Exercise details:
Quote the lines exactly, starting with the line that contains "hide_parts(*stands_for)" and ending with the line that contains "return piece", and leave out all other lines.

Provided entries:
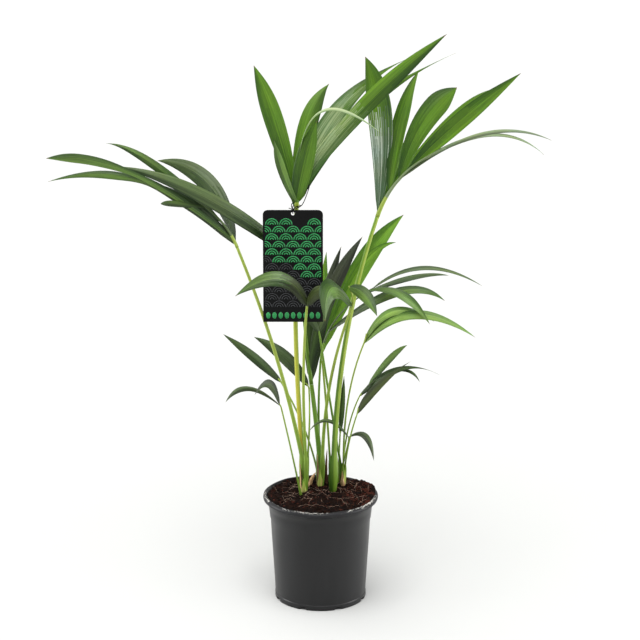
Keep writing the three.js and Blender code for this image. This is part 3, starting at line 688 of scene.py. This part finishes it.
--
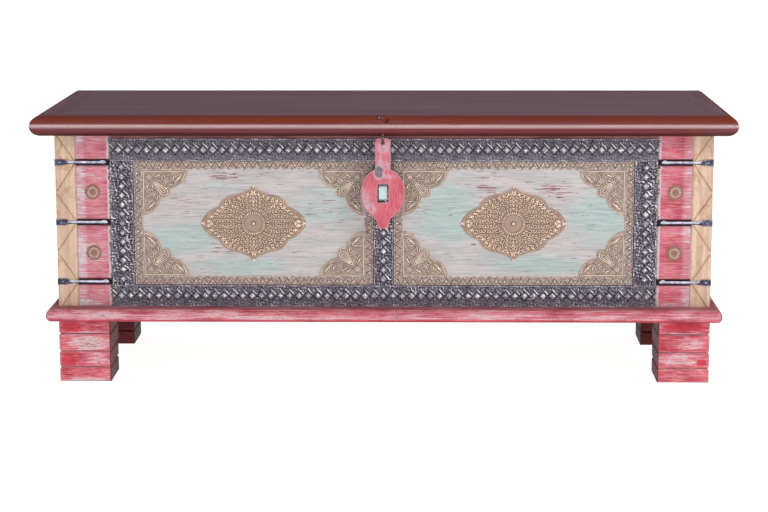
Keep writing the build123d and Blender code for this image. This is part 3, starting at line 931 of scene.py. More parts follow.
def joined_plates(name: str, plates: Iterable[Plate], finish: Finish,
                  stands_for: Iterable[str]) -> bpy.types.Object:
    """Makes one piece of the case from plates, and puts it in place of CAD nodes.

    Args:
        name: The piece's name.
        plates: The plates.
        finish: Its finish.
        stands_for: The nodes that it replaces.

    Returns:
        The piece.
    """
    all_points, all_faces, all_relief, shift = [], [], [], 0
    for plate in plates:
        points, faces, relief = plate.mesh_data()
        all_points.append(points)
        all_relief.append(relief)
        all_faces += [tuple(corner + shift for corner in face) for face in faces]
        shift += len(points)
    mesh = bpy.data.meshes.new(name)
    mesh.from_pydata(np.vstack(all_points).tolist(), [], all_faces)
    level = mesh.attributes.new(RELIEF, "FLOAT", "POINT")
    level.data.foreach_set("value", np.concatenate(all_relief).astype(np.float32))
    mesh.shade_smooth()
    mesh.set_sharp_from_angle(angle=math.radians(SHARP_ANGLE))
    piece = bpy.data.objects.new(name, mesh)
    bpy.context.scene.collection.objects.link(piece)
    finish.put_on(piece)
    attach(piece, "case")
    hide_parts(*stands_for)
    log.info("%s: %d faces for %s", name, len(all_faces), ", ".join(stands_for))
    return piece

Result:
    hide_parts(*stands_for)
    log.info("%s: %d faces for %s", name, len(all_faces), ", ".join(stands_for))
    return piece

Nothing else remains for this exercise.